### What you need to do
Restate, exactly and only, the lines from the first through the line containing "(-46.0 + grow, 29.0 + grow, 5.0))".

### Information supplied

★ ★ ★ ★ ★ ★ ★

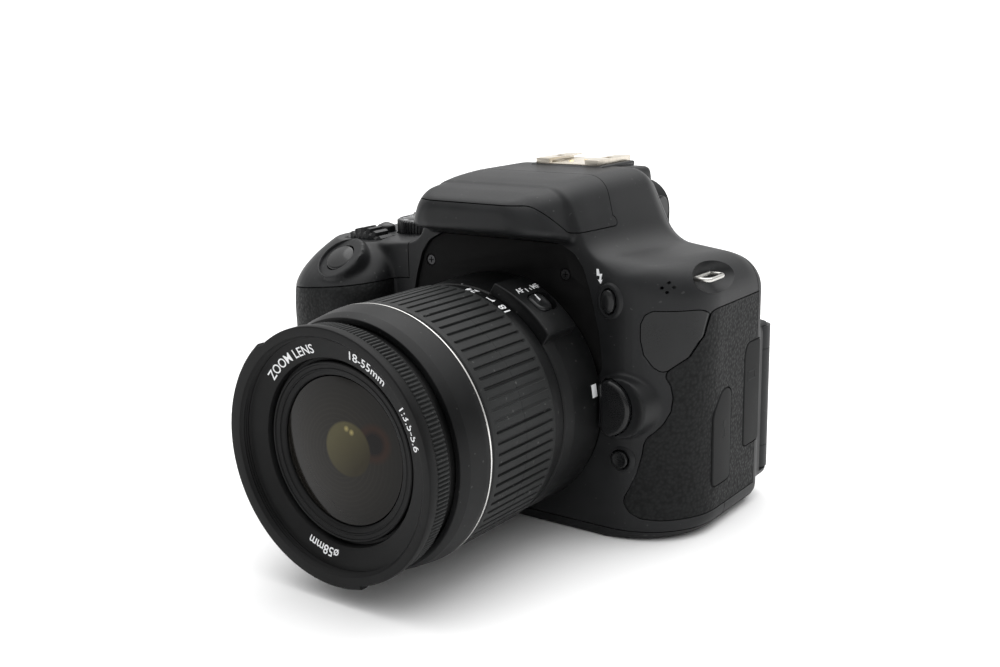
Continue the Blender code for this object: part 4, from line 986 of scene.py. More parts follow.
def battery_door_block(grow):
    return block("battery_door", (-69.0 - grow, -3.6 - grow, -1.0),
        (-46.0 + grow, 29.0 + grow, 5.0))


def ellipsoid(name, centre, radii, steps=64):
    bm = bmesh.new()
    bmesh.ops.create_uvsphere(bm, u_segments=steps, v_segments=steps // 2, radius=1.0)
    bmesh.ops.transform(bm, matrix=TO_WORLD @ Matrix.Translation(centre)
        @ Matrix.Diagonal((*radii, 1.0)), verts=bm.verts)
    mesh = bpy.data.meshes.new(name)
    bm.to_mesh(mesh)
    bm.free()
    return new_object(name, mesh)


def strap_pocket(side):
    x, y, z = STRAPS[side]
    return ellipsoid("pocket", (x + side * 5.0, y + 0.6, z + 1.6), (7.4, 12.0, 5.4))


def strap_block(side):
    """Plastic behind a strap pocket."""
    x, y, z = STRAPS[side]
    low, high = sorted((x - side * 4.4, x + side * 9.0))
    return boolean(
        block("strap_block", (low, y - 13.5, z - 6.4), (high, y + 14.5, z + 8.0)),
        body_form("inside", SKIN, 4.0, 4),
        "INTERSECT")


def build_covers():
    form = outer_form()
    under_skin = union(
        body_form("under", SKIN, 2.0, 6), grip_form("under_grip", SKIN, 2.5, 6),
        *back_blocks("under", SKIN, 0, 2.0))
    deep = SKIN + GAP
    floor = union(
        body_form("floor", deep, 2.0, 6), grip_form("floor_grip", deep, 2.5, 6),
        nose_form("floor_nose", deep, 2.0, 6), *back_blocks("floor", FLOOR_INSET, 0, 2.0))

    regions = {
        "side_rubber": side_region, "name_badge": badge_region, "grip_rubber": grip_region,
        "thumb_rubber": thumb_region}
    for name, region in regions.items():
        skin = boolean(copy_of(form, "skin_" + name), region(0.0), "INTERSECT")
        skin = boolean(skin, under_skin, "DIFFERENCE", keep_cutter=True)
        if name == "side_rubber":
            skin = cut(skin, badge_region(GAP), *(port_block(corners, GAP)
                for corners in PORTS.values()))
        if name == "grip_rubber":
            skin = cut(skin, rod("lamp_hole", (TIMER_LAMP[0], -6.0, TIMER_LAMP[2]), (0, 1, 0),
                LAMP_RADIUS, 12.0, 48))
        look = (GLOSS_BADGE, "lens_plastic") if name == "name_badge" else (RUBBER, "rubber_skin")
        dress(shade(skin), look[0], "body", look[1], [name])
    bpy.data.objects.remove(under_skin, do_unlink=True)

    base = boolean(copy_of(form, "base_shell"), block("slab", (-FAR, -FAR, -5.0),
        (FAR, FAR, BASE_THICK)), "INTERSECT")
    base = cut(
        base, battery_door_block(GAP), rod("socket_hole", (0, SOCKET_Y, -1), (0, 0, 1),
        SOCKET_RADIUS + GAP, 6, 64))
    dress(shade(base), COVER, "body", "shell_plastic", ["base_cover"])

    lid_form = copy_of(form, "flash_shell")
    shell = cut(form, *(region(GAP) for region in regions.values()),
        *(port_block(c, GAP) for c in PORTS.values()))
    shell = union(shell, floor)
    shell = cut(shell, inner_form(), arch_region(GAP))
    shell = union(shell, strap_block(1), strap_block(-1))
    holes = [strap_pocket(1), strap_pocket(-1)]
    holes += [button_hole(name, GAP) for name in BUTTONS if name != "set_button"]
    holes += [
        prism("release_hole", release_outline(GAP), -12.0, 6.5),
        rod("lamp_hole", (TIMER_LAMP[0], -4.0, TIMER_LAMP[2]), (0, 1, 0), LAMP_RADIUS, 9.0, 48),
        rod("dial_well", (MAIN_DIAL[0], MAIN_DIAL[1] - MAIN_DIAL_HALF - GAP, MAIN_DIAL[2]),
        (0, 1, 0), MAIN_DIAL_RADIUS + GAP,
            2 * (MAIN_DIAL_HALF + GAP), 96),
        rod("mode_well", MODE_DIAL, (0, 0, 1), MODE_RADIUS + GAP, 12, 96),
        rod("power_well", POWER, (0, 0, 1), POWER_RADIUS + GAP, 12, 64),
        block("screen_well", (SCREEN_LOW[0] - GAP, SCREEN_Y[0] - GAP, SCREEN_LOW[1] - GAP),
        (FAR, 70, SCREEN_HIGH[1] + GAP)),
        block("finder", (FINDER_LOW[0], 40.0, FINDER_LOW[1]),
        (FINDER_HIGH[0], 70.0, FINDER_HIGH[1])),
        block("card_well", (-80.0, 31.0, 19.0), (-70.0, 44.4, 56.0)), card_door_block(GAP),
        rod("diopter_well", (DIOPTER[0] - 2.3, *DIOPTER[1:]), (1, 0, 0), 4.6, 5.4, 48),
        rod("barrel_room", (0, -20, AXIS_Z), (0, 1, 0), LENS_ROOM_RADIUS, 20.3, 128)]
    for i, j in ((-1, 0), (1, 0), (0, 1), (0, -1)):
        x, z = MICROPHONES[0] + i * MICROPHONE_PITCH, MICROPHONES[1] + j * MICROPHONE_PITCH
        holes.append(rod("microphone", (x, 3.0, z), (0, 1, 0), 0.42, 5.0, 20))
    for i in range(3):
        for j in range(3):
            x, y = SPEAKER[0] + i * SPEAKER_PITCH, SPEAKER[1] + j * SPEAKER_PITCH
            holes.append(rod("speaker", (x, y, 76.0), (0, 0, 1), 0.45, 4.0, 16))
    shell = cut(shell, *holes)

    above = BASE_THICK + GAP
    rear_region = union(
        block("rear_low", (-FAR, SIDE_SEAM_Y, above), (FAR, FAR, SHOULDER_SEAM_Z)),
        block("rear_high", (-FAR, TOP_BACK_SEAM_Y, above), (FAR, FAR, FAR)))
    rear = boolean(copy_of(shell, "rear_shell"), rear_region, "INTERSECT")
    dress(shade(rear), COVER, "body", "shell_plastic", ["rear_cover"])

    seam = [(-FAR, deck_seam(-FAR)), (DECK_SEAM_X, deck_seam(DECK_SEAM_X)), (DECK_SEAM_X, FAR),
        (-FAR, FAR)]
    top = boolean(copy_of(shell, "top_shell"), prism("deck", seam, -FAR, TOP_BACK_SEAM_Y - GAP),
        "INTERSECT")
    top = cut(top, block("rear_part", (-FAR, SIDE_SEAM_Y - GAP, -FAR),
        (FAR, FAR, SHOULDER_SEAM_Z + GAP)))
    dress(shade(top), COVER, "body", "shell_plastic", ["top_cover"])

    front = cut(
        shell, block("low_part", (-FAR, -FAR, -FAR), (FAR, FAR, above)),
        block("rear_part", (-FAR, SIDE_SEAM_Y - GAP, -FAR), (FAR, FAR, SHOULDER_SEAM_Z + GAP)),
        block("back_part", (-FAR, TOP_BACK_SEAM_Y - GAP, -FAR), (FAR, FAR, FAR)),
        prism("deck_gap", grown(seam, GAP), -FAR, FAR), lid_region(GAP),
        block("lamp_well", (-16.6, -12.2, 86.2), (16.6, 4.0, FAR)))
    front.name = "front_shell"
    dress(shade(front), COVER, "body", "shell_plastic", ["front_cover"])

    lid = boolean(lid_form, lid_region(0.0), "INTERSECT")
    lid_inside = union(
        body_form("lid_hollow", LID_THICK, 2.0, 6), nose_form("lid_hollow_nose", LID_THICK, 1.5, 6))
    dress(shade(cut(lid, lid_inside)), COVER, "flash", "shell_plastic", ["flash_lid"])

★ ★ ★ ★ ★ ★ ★

### Full solution
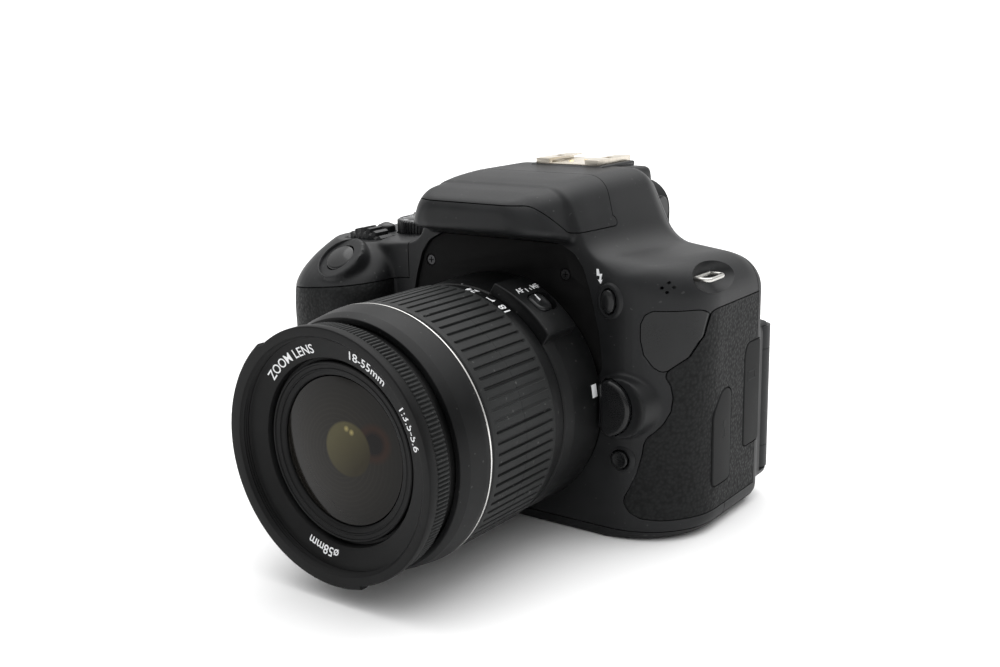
Continue the Blender code for this object: part 4, from line 986 of scene.py. More parts follow.
def battery_door_block(grow):
    return block("battery_door", (-69.0 - grow, -3.6 - grow, -1.0),
        (-46.0 + grow, 29.0 + grow, 5.0))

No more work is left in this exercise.